Myanmar. Processado monge budista hostil a Aung San Suu Kyi

por RTP
Ashin Wirathu (ao centro) Dinuka Liyanawatte, Reuters

Um tribunal em Myanmar emitiu um mandado de detenção para o monge Ashin Wirathu, o controverso monge antimuçulmano, que tem também criticado uma das líderes mais importantes do país, Aung San Suu Kyi, a vencedora do prémio Nobel da paz de 1991.

Apesar da sua intolerância, não terá sido esse o motivo pelo qual o monge é procurado. Embora sem confirmação das autoridades sobre as suas exatas acusações, Wirathu estará a ser acusado de insultar Aung San Suu Kyi numa série de discursos.
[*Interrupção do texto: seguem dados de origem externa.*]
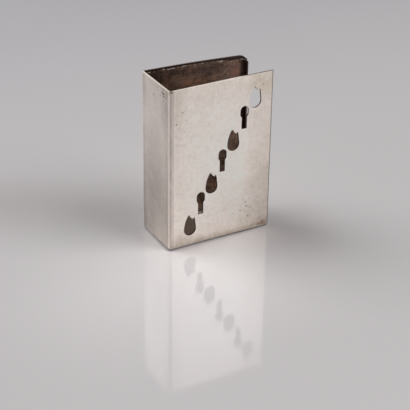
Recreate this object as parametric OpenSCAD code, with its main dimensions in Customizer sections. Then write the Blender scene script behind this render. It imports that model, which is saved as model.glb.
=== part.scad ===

Wirathu defende fortemente o exército birmanês e quer que seja obrigatório venerá-lo como se venera Buddha. Além disso, apoia a Constituição criada pelos militares, que Aung San Suu Kyi está a tentar alterar.

Por outro lado, o monge acusa a líder birmanesa de levantar dificuldades aos esforços feitos pelo exército para defender a maioria budista do país contra o que denomina de "ataque muçulmano". Acusa também o partido maioritário de Suu Kyi, a Liga Nacional para a Democracia, de apoiar secretamente a agenda muçulmana. 

Por último, num discurso feito neste mês de maio, Wirathu disse que um dos membros do governo estava "a dormir com um estrangeiro". Aung San Suu Kyi foi casada com um professor britânico, antes de este falecer em 1999. 

Wirathu não foi ainda detido, mas o juiz pediu às autoridades policiais que o apresentassem à Justiça antes do dia 4 de junho. 

"Eu estou em Yangon. Não estou a esconder-me", disse Wirathu ao The New York Times. E insistiu: "Eles podem vir prender-me. Não tenho medo da prisão". 
Quem é Ashin Wirathu

O monge, habitualmente residente no mosteiro em Mandalay, é conhecido pela sua discriminação contra os muçulmanos. Autointitula-se de "Bin Laden birmanês" e descreve os muçulmanos como "cães raivosos" que "estão a procriar demasiado depressa", "a roubar as nossas mulheres, a violá-las", e "querem ocupar o nosso país". No entanto, os muçulmanos constituem apenas cinco por cento da população. 

Em 2003, Wirathu foi detido e cumpriu uma pena de 10 anos por incitar motins violentos contra muçulmanos e, quando foi libertado, tornou-se a figura principal da Associação para a Proteção da Raça e da Religião, Ma Ba Tha, organização criada por um grupo de monges nacionalistas para restringir a conversão religiosa e o casamento inter-religioso.

Em 2017, um comité governamental constituído por monges proibiu Wirathu de pregar durante um ano, pois este "transmitiu repetidamente discursos de ódio contra religiões para causar discórdia na comunidade". No ano seguinte, foi expulso do Facebook, por fazer publicações provocatórias sobre a minoria muçulmana.
A situação da minoria rohingya em Myanmar 

A condição dos rohingya na antiga Birmânia é particularmente preocupante. A minoria étnica foi considerada pela ONU uma das mais perseguidas minorias no mundo. 

Durante a II Guerra Mundial, os muçulmanos rohingya aliaram-se aos ingleses, lutando contra os budistas. Após a independência em 1948, o novo governo recusou cidadania e propriedade de terras aos membros da minoria; proibiu-os de terem mais de dois filhos, assim como proibiu a sua deslocação sem autorização oficial. 

Ao longo dos anos, o regime tem tentando expulsar a minoria do país e repovoar as terras com outros habitantes. Até agora, mais de 900 mil foram expulsos. 

A ONU já se pronunciou sobre este caso, condenando as violações de Direitos Humanos, e utilizando mesmo o termo "genocídio" para caraterizar a perseguição da minoria.

Porém, Aung San Suu Kyi tem negado a existência de uma limpeza étnica em curso e tem minimizado a violência contra a minoria muçulmana, tendo já havido pedidos para que o Prémio Nobel lhe fosse retirado.

A líder encontra-se sob pressão dos budistas ultranacionalistas, embora exista uma crescente rejeição do monge Wirathu por parte da população. O mandado de captura poderá então contribuir para o partido de Suu Kyi ganhar mais apoio popular, considerando a existência de eleições em 2020, especula o analista David Mathieson.